Saralı ve sinir hastası olan ve çevrede budala olarak algılanan Prens Mışkin ile toplumun yerleşik değerlerini sarsar. 1872'de yazdığı Ecinniler neredeyse hem Rus devrimini hem de nihilist hareketleri haber veren bir romandır. Son eseri Karamazov Kardeşler'in odağında yine inanç sorunu vardır. 1879'da yazdığı bu eserden üç sene sonra hayatını kaybeden Dostoyevski, sadece bir roman yazarı değil, aynı zamanda insan psikolojisini, toplumsal çalkantıları ve felsefi meseleleri derinlemesine ele alan bir düşünürdü.

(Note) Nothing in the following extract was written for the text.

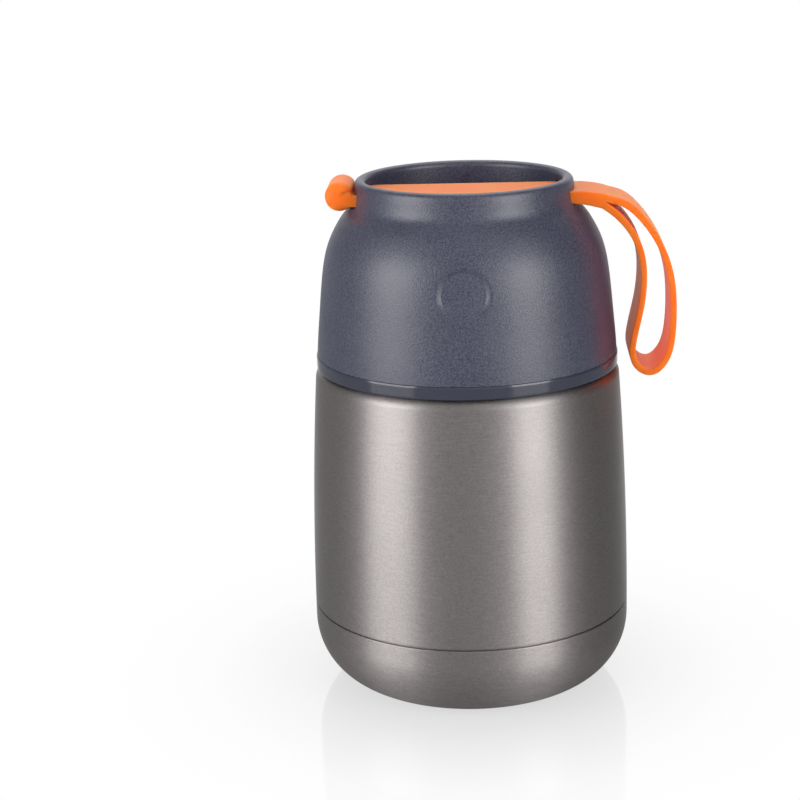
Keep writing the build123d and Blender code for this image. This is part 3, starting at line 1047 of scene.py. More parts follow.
@dataclass
class Stopper:
    """The screw-in stopper: plug, threaded skirt, scalloped grip, gasket and vent."""

    plug_radius: float = 34.4
    plug_wall: float = 1.8
    plug_bottom: float = 103.4
    deck: Point = (118.6, 120.4)
    skirt_bore: float = 38.2
    skirt_radius: float = 40.8
    foot_radius: float = 43.15
    foot: Point = (103.4, 104.4)
    tube: Point = (4.0, 5.2)
    neck_thread_lead: float = 9.0
    neck_thread_rise: float = 2.2
    lid_thread_lead: float = 12.0
    lid_thread_rise: float = 3.4
    cap_radius: float = 40.4
    cap_base_top: float = 122.4
    cap_thickness: float = 2.0
    grip_radius: float = 29.0
    grip_top: float = 128.4
    grip_wall: float = 3.5
    grip_round: float = 1.2
    grip_root: tuple[Point, ...] = ((0.9, 0.0), (0.35, 0.12), (0.08, 0.4), (0.0, 0.9))
    grip_foot: float = 1.4
    grip_crown: tuple[Point, ...] = ((0.25, 0.0), (0.6, 0.05), (0.85, 0.2))
    crown_start: float = 1.2
    scallops: int = 12
    faces_per_scallop: int = 24
    scallop_radius: float = 5.0
    scallop_depth: float = 1.6
    scallop_softness: float = 0.5
    well_radius: float = 10.2
    well_wall: float = 2.2
    well_floor: float = 122.0
    well_rim: Point = (1.4, 0.9)
    well_drop: float = 0.35
    stem_hole: float = 2.6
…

Onun ve eserlerinin üzerine sayısız yazılar yazıldı. VBKY'dan çıkan Dostoyevski Üzerine Dersler isimli kitap bunların en tazesi...
Dostoyevski üzerine yaptığı kapsamlı çalışmalarla tanınan Amerikalı yazar Joseph Frank'ın Stanford Üniversitesi'nde verdiği ve ilk kez yayımlanan Dostoyevski derslerinden oluşan kitap, Rus yazarın devraldığı edebi mirası, içinde bulunduğu geleneği ve bu geleneğe nasıl yön verdiğini anlamamıza yardımcı oluyor. Ayrıca, Frank'ın derinlemesine analizleriyle, Dostoyevski'nin eserlerindeki temalar, karakter analizleri ve yazarın düşünsel dünyası kapsamlı bir şekilde ele alınıyor. Frank, Dostoyevski'nin edebiyatını 19. yüzyıl Rusyası'nın toplumsal dinamikleriyle, dönemin politik atmosferiyle ve filozoflarla ilişkilendirerek anlatıyor. Ayhan Koçkaya'nın çevirisiyle Türkçeye kazandırılan bu kitap, Dostoyevski'nin edebi mirasını daha iyi anlamak isteyen okurlar için değerli bir kaynak.